This weekend was a tough one for our family and our friends. When Wes and I lived in Columbia we had some dear friends and we were sad to leave them when we moved back home. Well, we have stayed in touch and seen each other (we only live an hour away). They were some of the first to see Trenton - we took a road trip to visit them. When they come through town on their way to Atlanta, they stop and we go to dinner.
Wes and I were SO excited when we found out that they were expecting! Trenton and Brie would be a year apart and we could share so much with them. Well, this Friday I got a call that they had lost precious baby Brie.....12 days before her due date. I was devastated. I immediately cried and called my Mom. I felt so lost, so helpless. I never wake Trenton up, but when I got home from work that day, the second I heard a little cry I ran up and held him. Not the best idea, but selfishly, I needed to do this. I just wanted to hug him and hold him forever.
There are NO words that can comfort someone who has lost a child. I don't know their pain, I don't know what it is like and the common response of "this happened for a reason" just seems so inappropriate. It may have happened for a reason, but they hurt and they grieve and they did NOT deserve this.
I got angry. When Trenton was going through everything there was never a moment I questioned any of it. I didn't blame God, I didn't grieve the typical way. I held on to my hope that Trenton would pull through because this little boy still had a lot to teach me. Sarah and PJ were not allowed that hope. I could not imagine losing a child. It still makes me cry just thinking of their pain.

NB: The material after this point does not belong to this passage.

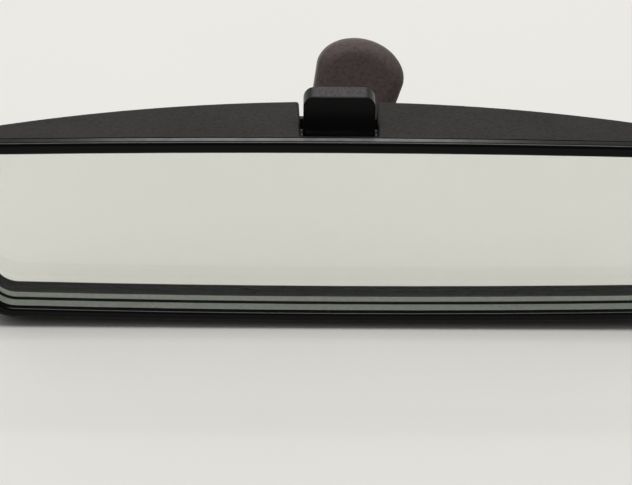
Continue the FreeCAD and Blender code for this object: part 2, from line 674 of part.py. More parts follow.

Wes and I went up to Columbia to Baby Brie's memorial service. It was nice. The preacher was amazing and Sarah and PJ just held each other. The small prayer chapel in the hospital was packed with people who love Sarah and PJ and love Baby Brie. It was a short service, but very appropriate. Wes and I didn't stay long. I just hugged them and said, "There is nothing I can say". It felt foolish coming out of my mouth, but really, I can't fix this for them.
No matter what caused this, it hurts, so I don't know all the details....they really don't matter. Before we left for Columbia I got to thinking how safe Brie is now. She is safe from all this hurt, injustice, and disappointment. Yes, she will miss all the joyful times and her parents and family will forever miss her, but the fact remains that this world is painful. Brie is in a safe place now and as Sarah said, "dancing with Jesus".
We love you Sarah and PJ. Baby Brie, we love you and cannot wait to meet you in Heaven. You were a precious child and you are a gift. I have learned so much from you. I pray for peace and healing for your parents.